= Request =
Each line containing the word "loose" should be found and copied.

----

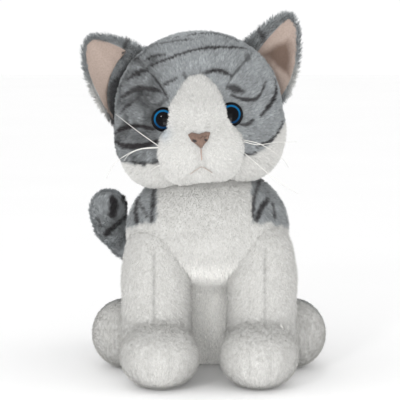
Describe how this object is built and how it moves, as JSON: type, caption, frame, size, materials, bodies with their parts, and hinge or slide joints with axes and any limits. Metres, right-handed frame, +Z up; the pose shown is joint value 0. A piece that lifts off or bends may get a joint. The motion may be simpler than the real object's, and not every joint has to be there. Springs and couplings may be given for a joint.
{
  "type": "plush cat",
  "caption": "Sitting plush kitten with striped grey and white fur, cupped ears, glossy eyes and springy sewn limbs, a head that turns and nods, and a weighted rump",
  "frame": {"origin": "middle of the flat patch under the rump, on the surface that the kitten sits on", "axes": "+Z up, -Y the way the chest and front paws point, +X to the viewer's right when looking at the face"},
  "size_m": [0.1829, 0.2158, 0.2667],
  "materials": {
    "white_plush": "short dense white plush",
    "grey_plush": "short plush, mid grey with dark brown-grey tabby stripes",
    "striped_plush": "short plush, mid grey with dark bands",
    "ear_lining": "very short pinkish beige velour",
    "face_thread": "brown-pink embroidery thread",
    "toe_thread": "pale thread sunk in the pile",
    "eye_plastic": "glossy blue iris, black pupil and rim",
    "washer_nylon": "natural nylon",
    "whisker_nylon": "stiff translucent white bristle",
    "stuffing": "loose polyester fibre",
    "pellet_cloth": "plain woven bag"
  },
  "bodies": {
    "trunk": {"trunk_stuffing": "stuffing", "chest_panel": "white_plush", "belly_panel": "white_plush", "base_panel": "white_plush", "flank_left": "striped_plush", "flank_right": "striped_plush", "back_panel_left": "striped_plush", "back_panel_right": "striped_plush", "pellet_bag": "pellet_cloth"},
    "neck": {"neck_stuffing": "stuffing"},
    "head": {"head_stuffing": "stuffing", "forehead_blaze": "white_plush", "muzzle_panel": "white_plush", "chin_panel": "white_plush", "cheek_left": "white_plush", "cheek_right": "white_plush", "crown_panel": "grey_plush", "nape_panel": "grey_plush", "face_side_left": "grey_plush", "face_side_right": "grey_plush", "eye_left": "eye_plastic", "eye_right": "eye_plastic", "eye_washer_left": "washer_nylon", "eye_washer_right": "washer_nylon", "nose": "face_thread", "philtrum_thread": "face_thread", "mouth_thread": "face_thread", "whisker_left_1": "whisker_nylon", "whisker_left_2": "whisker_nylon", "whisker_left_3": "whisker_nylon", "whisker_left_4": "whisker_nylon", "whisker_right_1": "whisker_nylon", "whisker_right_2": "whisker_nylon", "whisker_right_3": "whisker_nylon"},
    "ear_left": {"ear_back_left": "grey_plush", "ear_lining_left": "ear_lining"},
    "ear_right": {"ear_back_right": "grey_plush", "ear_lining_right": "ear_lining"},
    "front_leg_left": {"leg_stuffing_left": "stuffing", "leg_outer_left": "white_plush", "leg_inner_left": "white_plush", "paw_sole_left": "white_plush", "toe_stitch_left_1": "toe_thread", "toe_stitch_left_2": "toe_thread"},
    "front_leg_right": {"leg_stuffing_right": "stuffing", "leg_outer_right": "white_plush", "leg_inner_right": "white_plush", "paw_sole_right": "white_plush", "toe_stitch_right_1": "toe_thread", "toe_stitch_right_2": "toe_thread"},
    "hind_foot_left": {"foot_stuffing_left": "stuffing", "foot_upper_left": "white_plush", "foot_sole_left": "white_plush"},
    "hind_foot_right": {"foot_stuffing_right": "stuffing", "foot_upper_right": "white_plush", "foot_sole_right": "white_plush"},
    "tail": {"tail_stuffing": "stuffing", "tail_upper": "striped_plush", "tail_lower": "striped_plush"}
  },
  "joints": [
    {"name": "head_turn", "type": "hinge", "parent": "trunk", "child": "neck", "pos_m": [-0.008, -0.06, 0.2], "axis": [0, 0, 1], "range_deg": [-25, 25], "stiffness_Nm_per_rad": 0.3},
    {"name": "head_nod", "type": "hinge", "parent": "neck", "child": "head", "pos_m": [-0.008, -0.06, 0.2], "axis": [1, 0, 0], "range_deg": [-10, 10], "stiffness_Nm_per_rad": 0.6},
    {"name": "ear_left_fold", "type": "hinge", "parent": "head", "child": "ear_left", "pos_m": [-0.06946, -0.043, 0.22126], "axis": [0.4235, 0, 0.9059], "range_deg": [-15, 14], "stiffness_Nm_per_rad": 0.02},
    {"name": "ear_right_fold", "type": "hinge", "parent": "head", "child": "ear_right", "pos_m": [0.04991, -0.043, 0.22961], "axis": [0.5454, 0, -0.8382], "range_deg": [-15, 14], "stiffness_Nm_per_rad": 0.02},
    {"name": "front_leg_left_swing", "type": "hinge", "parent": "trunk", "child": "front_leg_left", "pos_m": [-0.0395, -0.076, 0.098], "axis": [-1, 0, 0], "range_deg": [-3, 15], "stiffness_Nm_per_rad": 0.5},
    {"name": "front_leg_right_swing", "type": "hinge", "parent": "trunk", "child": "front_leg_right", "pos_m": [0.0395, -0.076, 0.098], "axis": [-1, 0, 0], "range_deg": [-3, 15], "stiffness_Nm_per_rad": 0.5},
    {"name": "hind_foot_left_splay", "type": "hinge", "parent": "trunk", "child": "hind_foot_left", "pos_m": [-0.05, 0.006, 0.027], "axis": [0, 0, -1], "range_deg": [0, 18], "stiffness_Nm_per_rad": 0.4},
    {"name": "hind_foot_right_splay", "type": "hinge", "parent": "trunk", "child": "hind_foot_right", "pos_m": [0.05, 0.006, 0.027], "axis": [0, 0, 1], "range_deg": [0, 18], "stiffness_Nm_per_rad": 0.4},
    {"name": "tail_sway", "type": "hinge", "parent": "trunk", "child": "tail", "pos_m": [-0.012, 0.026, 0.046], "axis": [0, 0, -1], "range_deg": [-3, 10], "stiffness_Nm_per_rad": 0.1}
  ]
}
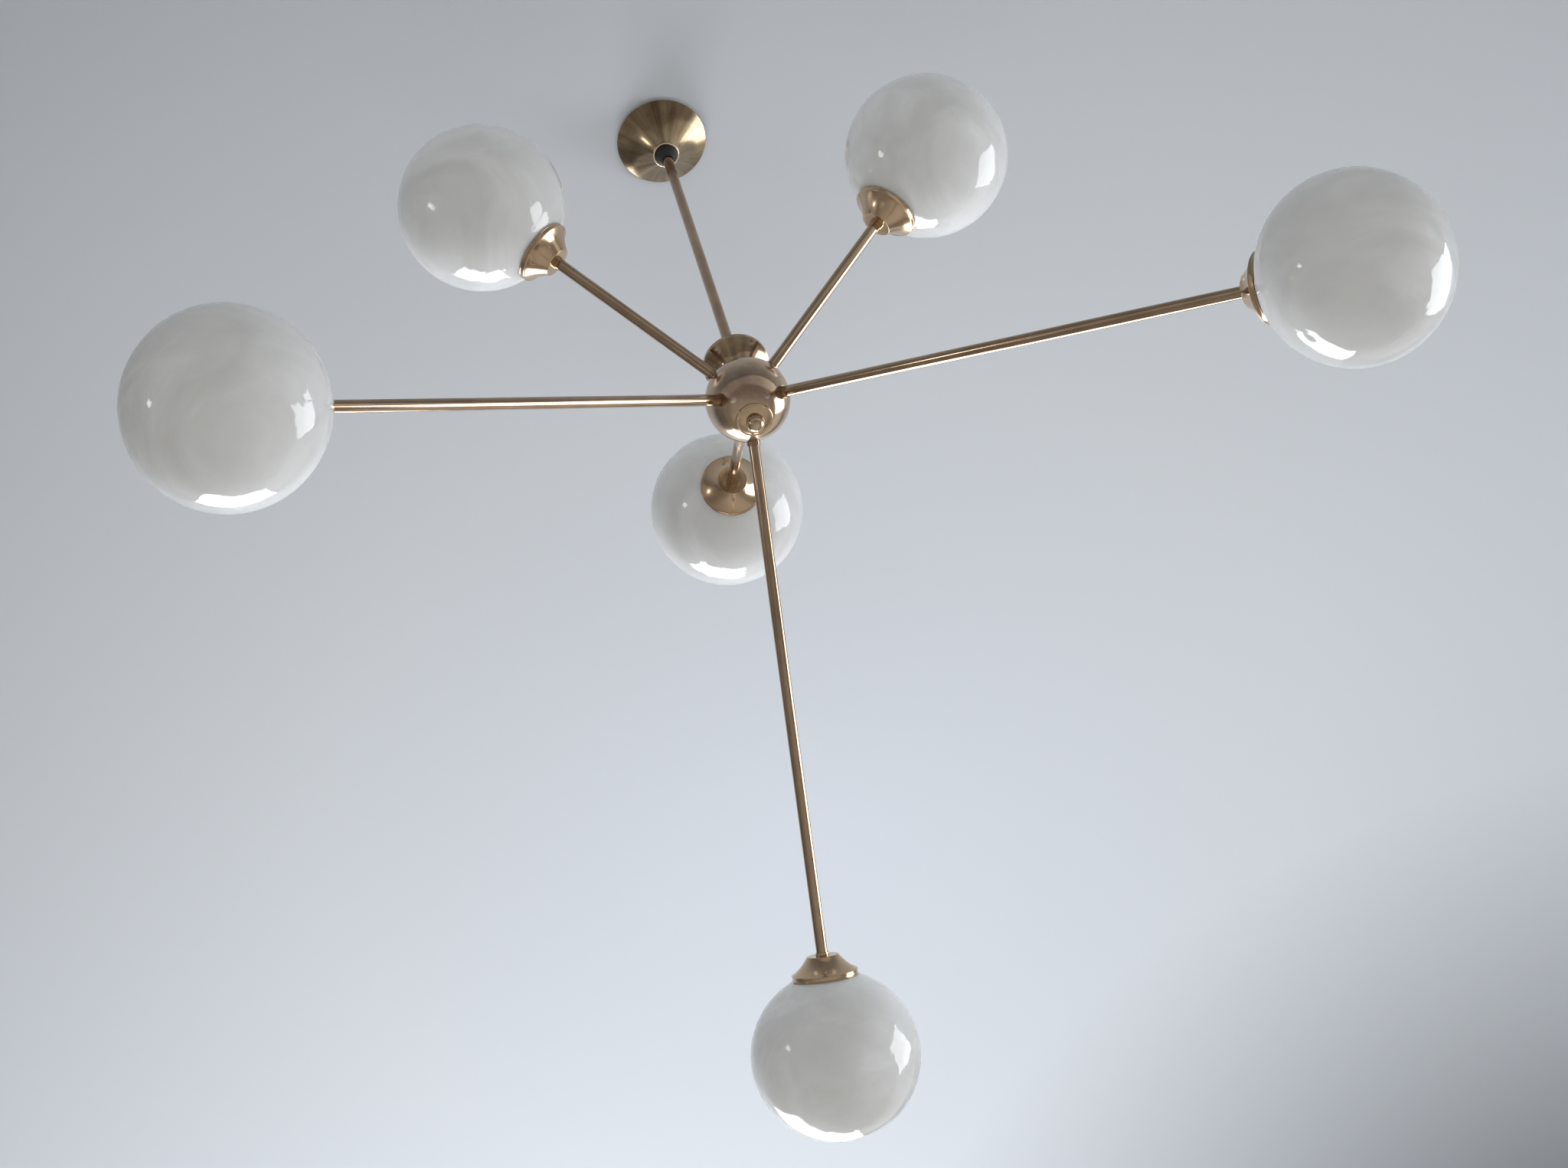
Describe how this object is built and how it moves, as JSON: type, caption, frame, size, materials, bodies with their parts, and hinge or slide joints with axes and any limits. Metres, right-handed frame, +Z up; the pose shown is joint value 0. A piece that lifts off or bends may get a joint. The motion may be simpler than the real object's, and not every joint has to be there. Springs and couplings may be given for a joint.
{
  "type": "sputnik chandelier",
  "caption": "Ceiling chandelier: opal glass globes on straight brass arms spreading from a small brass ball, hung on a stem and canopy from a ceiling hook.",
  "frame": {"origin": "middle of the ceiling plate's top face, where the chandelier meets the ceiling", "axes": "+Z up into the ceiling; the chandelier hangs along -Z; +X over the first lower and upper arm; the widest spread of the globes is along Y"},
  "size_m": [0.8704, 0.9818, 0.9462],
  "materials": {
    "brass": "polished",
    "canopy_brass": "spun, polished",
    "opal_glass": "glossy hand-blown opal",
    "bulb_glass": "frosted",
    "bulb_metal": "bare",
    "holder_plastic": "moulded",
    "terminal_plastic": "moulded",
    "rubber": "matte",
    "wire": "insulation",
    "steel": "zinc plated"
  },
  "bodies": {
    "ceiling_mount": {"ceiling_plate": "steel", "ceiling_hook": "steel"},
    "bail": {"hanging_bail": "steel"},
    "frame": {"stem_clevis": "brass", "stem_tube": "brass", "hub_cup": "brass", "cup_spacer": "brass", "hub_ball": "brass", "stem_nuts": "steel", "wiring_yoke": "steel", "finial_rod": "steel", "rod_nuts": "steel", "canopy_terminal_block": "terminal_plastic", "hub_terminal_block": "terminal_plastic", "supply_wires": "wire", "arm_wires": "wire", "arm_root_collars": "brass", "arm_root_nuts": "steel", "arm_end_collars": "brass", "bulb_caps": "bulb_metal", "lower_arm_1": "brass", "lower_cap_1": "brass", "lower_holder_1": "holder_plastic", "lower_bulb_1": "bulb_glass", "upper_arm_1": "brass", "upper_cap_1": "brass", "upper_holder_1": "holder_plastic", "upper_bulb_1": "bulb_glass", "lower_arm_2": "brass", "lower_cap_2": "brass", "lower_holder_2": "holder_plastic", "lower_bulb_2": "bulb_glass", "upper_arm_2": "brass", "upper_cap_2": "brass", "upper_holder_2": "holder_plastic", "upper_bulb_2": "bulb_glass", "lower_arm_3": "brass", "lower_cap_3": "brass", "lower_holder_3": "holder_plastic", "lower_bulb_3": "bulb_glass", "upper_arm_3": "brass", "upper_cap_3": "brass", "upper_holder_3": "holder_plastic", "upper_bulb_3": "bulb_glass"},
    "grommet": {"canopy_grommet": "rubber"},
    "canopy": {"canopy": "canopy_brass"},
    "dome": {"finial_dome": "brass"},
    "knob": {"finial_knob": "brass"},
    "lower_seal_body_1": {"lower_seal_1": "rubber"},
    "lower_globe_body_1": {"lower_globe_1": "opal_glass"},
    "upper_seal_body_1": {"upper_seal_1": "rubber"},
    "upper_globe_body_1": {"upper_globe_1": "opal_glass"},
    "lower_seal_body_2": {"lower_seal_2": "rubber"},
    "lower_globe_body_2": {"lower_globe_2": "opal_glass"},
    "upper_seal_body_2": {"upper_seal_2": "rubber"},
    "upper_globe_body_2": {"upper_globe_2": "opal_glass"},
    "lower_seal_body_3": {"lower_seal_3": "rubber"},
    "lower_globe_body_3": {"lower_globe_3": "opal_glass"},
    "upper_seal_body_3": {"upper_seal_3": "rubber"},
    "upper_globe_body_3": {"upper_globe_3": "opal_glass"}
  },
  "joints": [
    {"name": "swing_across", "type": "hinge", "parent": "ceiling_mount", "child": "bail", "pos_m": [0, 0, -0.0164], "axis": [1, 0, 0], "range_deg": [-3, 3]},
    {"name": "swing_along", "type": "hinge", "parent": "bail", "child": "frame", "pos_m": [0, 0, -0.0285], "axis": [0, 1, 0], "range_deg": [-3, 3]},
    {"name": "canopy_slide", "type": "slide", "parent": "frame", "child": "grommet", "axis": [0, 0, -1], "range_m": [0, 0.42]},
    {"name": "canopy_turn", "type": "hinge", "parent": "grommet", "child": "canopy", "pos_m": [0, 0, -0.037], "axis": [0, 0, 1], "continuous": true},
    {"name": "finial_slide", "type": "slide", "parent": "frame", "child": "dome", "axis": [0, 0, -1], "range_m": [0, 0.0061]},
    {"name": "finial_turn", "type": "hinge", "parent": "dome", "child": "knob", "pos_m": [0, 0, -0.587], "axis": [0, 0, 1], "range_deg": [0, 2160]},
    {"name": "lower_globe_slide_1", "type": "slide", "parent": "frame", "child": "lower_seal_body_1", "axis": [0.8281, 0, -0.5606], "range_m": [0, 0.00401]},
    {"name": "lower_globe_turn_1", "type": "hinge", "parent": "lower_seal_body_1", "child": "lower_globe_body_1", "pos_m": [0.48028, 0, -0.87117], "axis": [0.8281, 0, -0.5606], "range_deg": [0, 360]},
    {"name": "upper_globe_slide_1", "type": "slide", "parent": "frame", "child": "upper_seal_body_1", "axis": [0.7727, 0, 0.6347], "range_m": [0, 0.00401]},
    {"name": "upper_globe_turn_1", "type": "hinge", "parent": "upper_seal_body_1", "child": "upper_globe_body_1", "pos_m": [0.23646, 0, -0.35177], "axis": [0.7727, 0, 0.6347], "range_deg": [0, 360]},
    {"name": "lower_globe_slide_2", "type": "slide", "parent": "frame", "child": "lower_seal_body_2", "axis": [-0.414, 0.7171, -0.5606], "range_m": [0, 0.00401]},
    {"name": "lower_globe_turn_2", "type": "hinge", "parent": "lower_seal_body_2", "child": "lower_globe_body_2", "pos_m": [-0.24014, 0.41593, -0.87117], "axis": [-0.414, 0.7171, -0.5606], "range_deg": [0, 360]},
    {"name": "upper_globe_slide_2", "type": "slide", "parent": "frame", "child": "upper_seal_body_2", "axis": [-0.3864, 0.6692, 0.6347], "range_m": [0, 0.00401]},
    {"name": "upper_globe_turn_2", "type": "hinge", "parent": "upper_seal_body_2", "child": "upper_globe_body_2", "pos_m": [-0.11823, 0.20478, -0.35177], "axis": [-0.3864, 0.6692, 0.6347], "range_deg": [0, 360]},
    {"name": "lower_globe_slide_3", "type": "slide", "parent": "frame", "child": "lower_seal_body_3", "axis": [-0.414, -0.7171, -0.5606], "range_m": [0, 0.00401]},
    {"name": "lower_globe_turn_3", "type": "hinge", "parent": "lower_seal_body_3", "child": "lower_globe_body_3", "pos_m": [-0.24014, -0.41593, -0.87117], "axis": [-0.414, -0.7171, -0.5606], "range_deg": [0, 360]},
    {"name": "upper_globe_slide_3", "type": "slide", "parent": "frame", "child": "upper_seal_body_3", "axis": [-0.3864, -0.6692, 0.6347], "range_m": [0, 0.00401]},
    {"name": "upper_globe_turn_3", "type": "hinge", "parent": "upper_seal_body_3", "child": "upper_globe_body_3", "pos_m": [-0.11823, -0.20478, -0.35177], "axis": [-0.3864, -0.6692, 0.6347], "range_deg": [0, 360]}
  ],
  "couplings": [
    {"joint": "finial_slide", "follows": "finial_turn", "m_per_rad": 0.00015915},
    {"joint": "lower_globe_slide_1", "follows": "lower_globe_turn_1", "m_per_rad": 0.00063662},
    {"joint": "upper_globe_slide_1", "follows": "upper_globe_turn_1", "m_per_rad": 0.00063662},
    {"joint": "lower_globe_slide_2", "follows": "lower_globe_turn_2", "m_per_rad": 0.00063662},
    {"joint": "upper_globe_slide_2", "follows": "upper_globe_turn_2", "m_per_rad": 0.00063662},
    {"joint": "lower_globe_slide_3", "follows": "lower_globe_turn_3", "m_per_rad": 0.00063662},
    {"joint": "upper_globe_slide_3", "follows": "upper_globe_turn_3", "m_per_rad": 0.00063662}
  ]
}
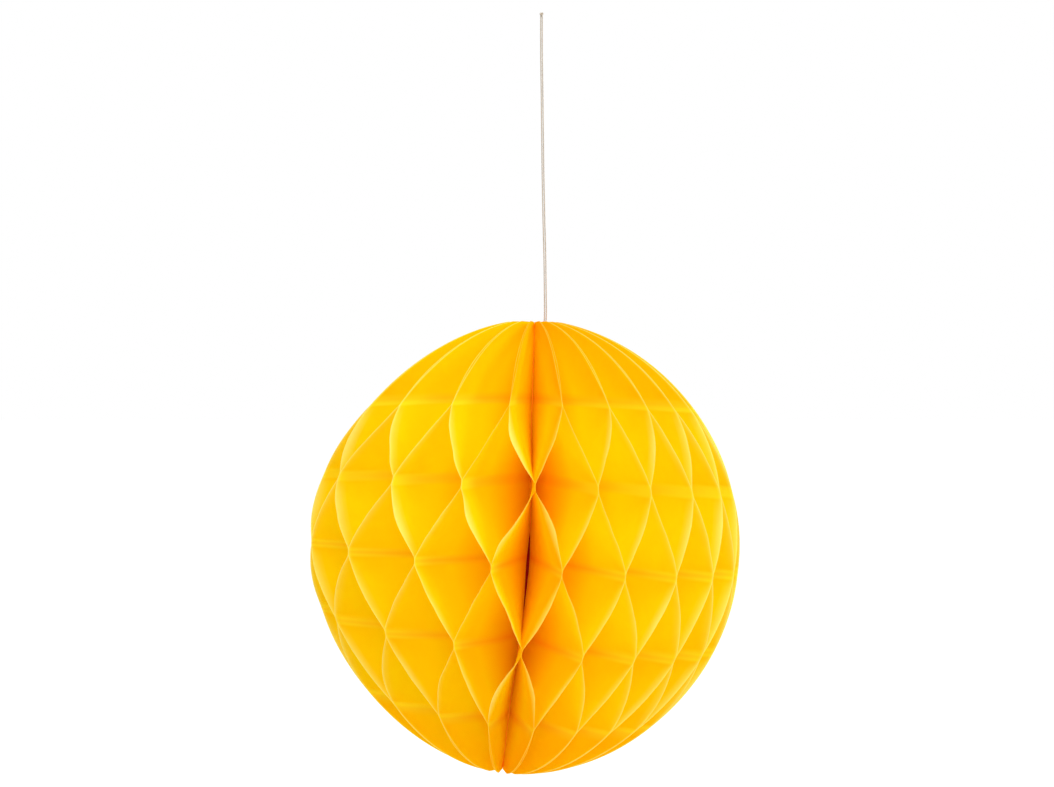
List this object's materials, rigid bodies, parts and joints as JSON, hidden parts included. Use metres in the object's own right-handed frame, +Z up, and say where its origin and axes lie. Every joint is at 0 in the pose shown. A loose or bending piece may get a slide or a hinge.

----

= Answer to the problem =
    "stuffing": "loose polyester fibre",
List this object's materials, rigid bodies, parts and joints as JSON, hidden parts included. Use metres in the object's own right-handed frame, +Z up, and say where its origin and axes lie. Every joint is at 0 in the pose shown. A loose or bending piece may get a slide or a hinge.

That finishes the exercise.